It was in February 2013 that Swamy filed his private complaint with the Metropolitan Magistrate (trial court) in New Delhi, alleging that the shareholders and directors of Young Indian had committed fraud, misappropriated funds, and were in criminal breach of trust against the Congress Party, donors to the Congress Party, AJL and shareholders of AJL.
Without any verification based on documentary material, the Metropolitan Magistrate summoned the accused, who were obliged to appear and post bail—even before the complainant was required to establish before the court that he did, indeed, have grounds to make such allegations.
The trial court’s hearings started in 2016 and went on till early 2021. During this time, Swamy was cross-examined by the lawyers of the accused—and was unable to back his allegations. In January 2021, he went so far as to ask the Delhi High Court to pause (i.e. stay) his own case.

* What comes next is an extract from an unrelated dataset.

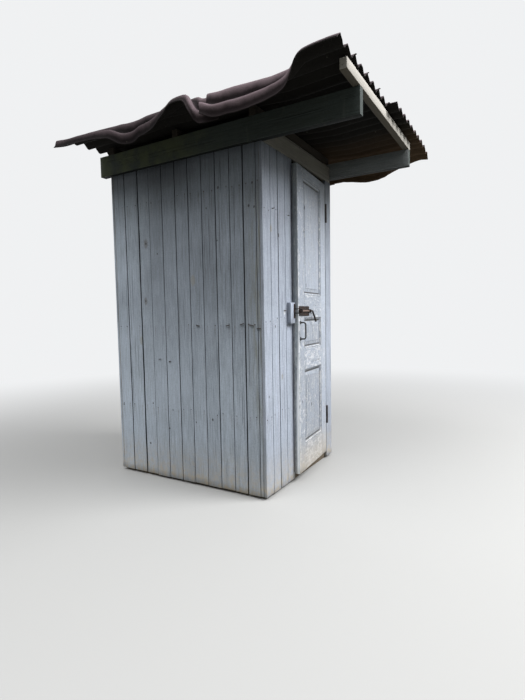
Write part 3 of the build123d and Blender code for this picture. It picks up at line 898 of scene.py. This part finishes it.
def sheet_tree(name, lines):
    """A node tree that forms a corrugated sheet, with its side edge bent down as the lines say."""
    tree, given, result = new_tree(
        name, (*sheet_sizes, "From", "To", "Start", "End", "Level", "Support height", "Hut front", "Middle"),
        {"Points across": "Int", "Points along": "Int"})
    grid = add_node(tree, "GeometryNodeMeshGrid", {
        "Size X": given["To"] - given["From"], "Size Y": given["End"] - given["Start"],
        "Vertices X": given["Points across"], "Vertices Y": given["Points along"]})
    lifted = add_node(tree, "GeometryNodeExtrudeMesh", {
        "Mesh": grid, "Offset": vector_of(tree, z=given["Thickness"]), "Individual": False}, mode="FACES")
    lower = add_node(tree, "GeometryNodeFlipFaces", {"Mesh": grid})
    both = tree.nodes.new("GeometryNodeJoinGeometry")
    feed(tree, both.inputs[0], lower)
    feed(tree, both.inputs[0], lifted)
    closed = add_node(tree, "GeometryNodeMergeByDistance", {
        "Geometry": Wire(tree, both.outputs[0]), "Distance": 0.00001})
    across, flat_y, height = parts_of(add_node(tree, "GeometryNodeInputPosition"))
    across = across + (given["From"] + given["To"]) * 0.5
    upper = height / given["Thickness"]
    end_noise = line_noise(across, 45.0)
    half_length = (given["End"] - given["Start"]) * 0.5
    y = flat_y * (1 - given["End ragged"] * end_noise / half_length) + (given["Start"] + given["End"]) * 0.5
    hem_noise = line_noise(y, 16.0)
    reach = abs(across)
    hem = (reach - given["Bend reach"]).higher_of(0) / (edge_reach - sheet_sizes["Bend reach"])
    reach = reach - hem ** 3 * given["Hem ragged"] * hem_noise
    share = (y - lines[0][0]) / (lines[-1][0] - lines[0][0])
    sag = line_curve(tree, share, lines, 1, deepest_sag, "VECTOR") * deepest_sag
    left_bend, right_bend = [
        line_curve(tree, share, lines, column, math.degrees(steepest_bend), "AUTO_CLAMPED")
        for column in (2, 3)]
    is_right = across.is_above(0.0)
    bend = ((right_bend * is_right + left_bend * (1 - is_right)) * steepest_bend).higher_of(slightest_bend)
    radius = given["Bend length"] / bend
    past = (reach - given["Bend reach"]).higher_of(0)
    turn = past.lower_of(given["Bend length"]) / radius
    straight = (past - given["Bend length"]).higher_of(0)
    sine = turn.sine()
    cosine = turn.cosine()
    run = reach.lower_of(given["Bend reach"]) + radius * sine + straight * cosine
    drop = radius * (1 - cosine) + straight * sine
    waves = across / given["Pitch"] * (2 * math.pi)
    wave = 0.5 - 0.5 * waves.cosine()
    out = wave * given["Wave height"] + given["Level"] + upper * given["Thickness"]
    x = given["Middle"] + (2 * is_right - 1) * (run + out * sine)
    z = given["Support height"] - sag - drop + out * cosine
    formed = closed
    for label, value in (("crest", wave), ("upper", upper)):
        formed = add_node(tree, "GeometryNodeStoreNamedAttribute", {
            "Geometry": formed, "Name": label, "Value": value}, data_type="FLOAT")
    formed = add_node(tree, "GeometryNodeSetPosition", {
        "Geometry": formed, "Position": vector_of(tree, x, y + given["Hut front"], z)})
    close_tree(tree, formed, roof_finish, result)
    return tree


front_tree = sheet_tree("front sheets", front_lines)
rear_tree = sheet_tree("rear sheets", rear_lines)
sheets = (
    ("rear_right_roof_sheet", rear_tree, -lap_reach, edge_reach),
    ("rear_left_roof_sheet", rear_tree, -edge_reach, lap_reach),
    ("front_right_roof_sheet", front_tree, -lap_reach, edge_reach),
    ("front_left_roof_sheet", front_tree, -edge_reach, lap_reach),
)
for level, (node, tree, across_from, across_to) in enumerate(sheets):
    sheet_low, sheet_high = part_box(node)
    sheet_shape = grown(node, bpy.data.meshes.new(node + " start"), tree, {
        **sheet_sizes, "From": across_from, "To": across_to,
        "Start": sheet_low.y - hut_y, "End": sheet_high.y - hut_y, "Level": level * lap_rise,
        "Support height": rear_support + sheet_gap, "Hut front": hut_y, "Middle": roof_middle,
        "Points across": round((across_to - across_from) / sheet_sizes["Pitch"] * points_per_wave) + 1,
        "Points along": rows_along})
    piece(node + "_formed", sheet_shape, [roof_finish], [node], smooth=60)

crest_height = rear_support + sheet_gap + sheet_sizes["Wave height"] + sheet_sizes["Thickness"]
sheet_nails = []
for y, level_of_right in sheet_nail_rows:
    for number in range(nails_per_row):
        across = (2 * number + 0.5 - nails_per_row) * sheet_sizes["Pitch"]
        level = level_of_right + 1 if across < 0 else level_of_right
        nail_z = crest_height + level * lap_rise - sheet_nail_sink
        sheet_nails.append((roof_middle + across, hut_y + y, nail_z))
nail_heads("roof_sheet_nails", sheet_nails, z_axis, 9, radius=sheet_nail_radius)


# The door came from a house: mortised stiles and rails round three fielded panels, painted white
# and then pale blue. The top coat has flaked off the rails, the mouldings and the latch edge.
joints = {joint["name"]: joint for joint in frame["joints"]}
hinge_x, hinge_y = joints["door_hinge"]["pos_m"][:2]
slide_x, slide_y = joints["bolt_slide"]["axis"][:2]
leaf_turn = Matrix.Rotation(math.atan2(-slide_y, -slide_x), 4, "Z")
leaf = Matrix.Translation((hinge_x, hinge_y, 0)) @ leaf_turn
flat = leaf.inverted()
leaf_outward = (leaf.to_3x3() @ -y_axis).normalized()
door_edge = 0.0025
corner_run = 0.005
upright_soil = 0.4
field_inset = 0.03
rail_wear = {"top_rail": 0.1, "lock_rail": 0.4, "middle_rail": 0.6, "bottom_rail": 0.7}
flake_colour = (0.67, 0.68, 0.7)
door_soil_colour = (0.52, 0.46, 0.38)
moulding_shade_colour = (0.05, 0.048, 0.045)
door_spots = ((-0.402, 0.011, 1.777), (-0.412, 0.014, 1.624), (-0.388, 0.014, 1.28), (-0.49, 0.007, 0.52),
              (-0.3, 0.014, 0.47))
edge_flake_colour = (0.55, 0.56, 0.56)
lit_and_worn_edge_colour = (0.8, 0.83, 0.86)
stile_low, stile_high = solids("latch_stile", flat)[0]
latch_corner = leaf @ stile_low
# The inset, the depth and the painted groove shade of each ring of a panel's moulding.
panel_rings = ((0, 0.0005, 0.7), (0.0015, 0.0005, 0.5), (0.0025, 0.0035, 0.6), (0.004, 0.0037, 0.0),
               (0.006, 0.004, 0.0), (0.0105, 0.007, 0.2), (0.0135, 0.0112, 1.0), (0.015, 0.013, 1.0),
               (0.0165, 0.013, 1.0), (0.0205, 0.0124, 0.9), (0.024, 0.0118, 0.1), (0.043, 0.0088, 0.12),
               (0.044, 0.007, 0.3), (0.046, 0.007, 0.15))

# The door gets painted shade that darkens it slightly towards the top, most of all under the overhang.
door = painted_finish(
    "flaking door paint", (0.335, 0.374, 0.45), (0.415, 0.452, 0.51), (0.14, 0.132, 0.124),
    (0.37, 0.36, 0.345), 0.0, 1.0, painted_shade=((1.3, 1.7, 0.05), (1.83, 2.03, 0.2)))
latch_edge = (door.x - latch_corner.x).step(0.045, 0.008) * door.z.step(1.62, 1.42)
scales = door.along_grain(0.5, 60, 7, 0.76) + door.attribute("wear") * 0.085
scales = scales + door.z.step(1.35, 0.9) * 0.035 + latch_edge * 0.085
flaked = scales.step(0.585, 0.61)
door.cover(flaked * 0.65, flake_colour)
door.tint(1 - (scales.step(0.57, 0.585) - flaked) * 0.25)
mark(door, [leaf @ Vector(spot) for spot in door_spots], 0.0065, knot_colour, 0.9, (1, 1, 0.4))
door.cover(door.z.step(0.32, 0.05) * 0.5, door_soil_colour)
# Painted shade in the moulding grooves.
door.cover(door.attribute("soil") * door.noise(60, 4, 0.6).step(0.15, 0.45) * 0.9, moulding_shade_colour)
door.relief = door.relief - flaked
door_paint = close_paint(door)

# The latch edge faces away from the light and carries painted light and shade as well as grime.
edge = painted_finish(
    "grimy door edge with painted shade and light", (0.32, 0.355, 0.39), (0.23, 0.25, 0.27), (0.08, 0.074, 0.065),
    (0.34, 0.34, 0.33), 0.02, 0.5)
scales = edge.noise(80, 5, 0.7, squeeze=(1, 1, 0.3)) + edge.z.step(1.5, 1.0) * 0.08
edge.cover(scales.step(0.52, 0.66) * 0.45, edge_flake_colour)
edge_depth = (latch_corner.x - edge.x) * leaf_outward.x + (latch_corner.y - edge.y) * leaf_outward.y
# A pale band along the front of the edge, partly painted light and partly worn paint, wider low down.
lit_and_worn_band = edge_depth - edge.z.step(1.15, 0.4) * 0.017 + scales * 0.01
edge.cover(lit_and_worn_band.step(0.012, 0.002) * 0.95, lit_and_worn_edge_colour)
# Painted shade towards the back of the edge, and painted light low down.
edge.tint(1 - edge_depth.step(0.02, 0.037) * 0.5)
edge.tint(1 + edge.z.step(1.3, 0.9) * 0.3)
door_finishes = [door_paint, door_paint, close_paint(edge)]


def leaf_timber(node, along, wear=0.0, sides=(0, 0)):
    """One stile or rail of the door."""
    shape = new_shape()
    low, high = solids(node, flat)[0]
    plank(shape, low, high, along, -y_axis, edge=door_edge, waver=0.0005, dent=0.0003,
          tone=draw.random(), turn=leaf, wear=wear, sides=sides)
    piece(node + "_timber", shape, door_finishes, [node], "door")


leaf_timber("latch_stile", z_axis, 0.15, (2, 0) if z_axis.cross(-y_axis).x > 0 else (0, 2))
leaf_timber("hinge_stile", z_axis)
for node, wear in rail_wear.items():
    leaf_timber(node, x_axis, wear)


def fielded_panel(node):
    """A panel with a moulding along the frame and a raised field, the same on both faces."""
    low, high = solids(node, flat)[0]
    shape = new_shape()
    tone = draw.random()
    faces = []
    for face_y, inward in ((stile_low.y, 1), (stile_high.y, -1)):
        rings = []
        for inset, depth, soil in panel_rings:
            left, right = low.x + inset, high.x - inset
            foot, top = low.z + inset, high.z - inset
            across = (left, left + corner_run, right - corner_run, right)
            upward = (foot, foot + corner_run, top - corner_run, top)
            outline = [(x, foot) for x in across] + [(right, z) for z in upward[1:]]
            outline += [(x, top) for x in across[2::-1]] + [(left, z) for z in upward[2:0:-1]]
            ring = []
            for number, (x, z) in enumerate(outline):
                level = (0.5, 1, 1, 0.5, 0, 0)[number % 6]
                place = leaf @ Vector((x, face_y + inward * depth, z))
                worn = 0.9 if z < top and 0.002 < inset < 0.012 else 0.15
                # Painted shade in the moulding grooves, weaker along the upright sides.
                groove_shade_share = soil * (1 if inset > field_inset else upright_soil + (1 - upright_soil) * level)
                grain = (x + tone * 5.1, depth, z + tone * 9.7)
                ring.append(add_point(shape, place, grain, tone=tone, wear=worn, soil=groove_shade_share))
            rings.append(ring)
        for outer, inner in zip(rings, rings[1:]):
            band(shape, outer, inner)
        shape.faces.new(rings[-1])
        faces.append(rings[0])
    band(shape, *faces)
    piece(node + "_fielded", shape, [door_paint], [node], "door", smooth=20)


for node in ("top_panel", "middle_panel", "bottom_panel"):
    fielded_panel(node)


# Two butt hinges of dark iron hold the door, with their knuckles outside and their leaves screwed
# into the seam. The CAD halves keep their shape.
dark_iron = iron_finish(
    "dark hinge iron", (0.022, 0.02, 0.02), (0.05, 0.045, 0.042), (0.075, 0.04, 0.025), 0.2)


def keep_solid(node, finish):
    """Show a CAD node as it is, in a finish of its own."""
    materials = frame["nodes"][node].data.materials
    materials.clear()
    materials.append(finish)


for node in ("jamb_hinge_leaves", "door_hinge_leaves"):
    keep_solid(node, dark_iron)


# An iron bolt slides on a plate that six screws hold to the door, and a bow handle of blackened iron
# is screwed on below it. The solids keep their shape, and only the screw heads are added.
bolt_height = 1.11
bolt_rub = (-0.45, 0, bolt_height)
handle_x = -0.5155
plate_face = 0.0042
plate_screws = [(x, plate_face, bolt_height + rise)
                for x in (-0.532, -0.449, -0.367) for rise in (-0.0245, 0.0245)]
handle_screws = [(handle_x + step, plate_face, z)
                 for z in (0.932, 1.036) for step in (-0.0078, 0.0078)]
rusty_iron = iron_finish(
    "rusty iron", (0.007, 0.005, 0.005), (0.022, 0.014, 0.012), (0.062, 0.03, 0.02), 0.42, 0.15, gloss=0.15)
handle_iron = iron_finish(
    "blackened iron", (0.01, 0.01, 0.008), (0.026, 0.025, 0.02), (0.04, 0.03, 0.02), 0.1)
rod_iron = iron_finish(
    "sliding iron", (0.01, 0.008, 0.007), (0.024, 0.018, 0.015), (0.05, 0.03, 0.022), 0.15,
    rubbed=leaf @ Vector(bolt_rub), gloss=0.25)
for node, finish in (("bolt_plate", rusty_iron), ("bolt_rod", rod_iron), ("pull_handle", handle_iron)):
    keep_solid(node, finish)
for name, screws, seed, size in (
        ("bolt_plate_screws", plate_screws, 11, (0.0042, 0.0018)),
        ("handle_screws", handle_screws, 12, (0.0026, 0.0014))):
    nail_heads(name, [leaf @ Vector(screw) for screw in screws], leaf_outward, seed, "door", *size)


# Beside the door a short painted block is nailed to the wall. It carries an iron plate with a staple
# for the bolt, held by two large nails.
keeper_nails = [(-0.1673, -0.3788, z) for z in (1.072, 1.148)]
keep_solid("keeper_staple", rusty_iron)
nail_heads("keeper_plate_nails", keeper_nails, -y_axis, 13, radius=0.005)
single_plank("keeper_block", "keeper_block_wood", z_axis, -y_axis, [front_paint, front_paint],
             edge=0.0015, waver=0.0003)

It was at this stage, seeing that the case was no longer moving forward, that the ED stepped in. And decided to start its own investigation basis Swamy’s private complaint, claiming that the underlying alleged crime involved money laundering.
Significantly, the ED director at the time, Rajan Katoch, had taken the view that a private criminal complaint could not form the basis of an ED investigation. An infuriated prime minister, not one to brook dissent, took his revenge within hours of receiving the news. Katoch was sacked the same night along with his chief investigating officer Himanshu Kumar.
The ED would almost certainly have known that its charges won’t stick. But Katoch’s expulsion had made it clear that Modi wanted one, and only one outcome. So all the Directorate could hope for was a compliant judge who would overlook judicial irregularities and give the judgement that the government wanted. It did not find one in Judge Gogne.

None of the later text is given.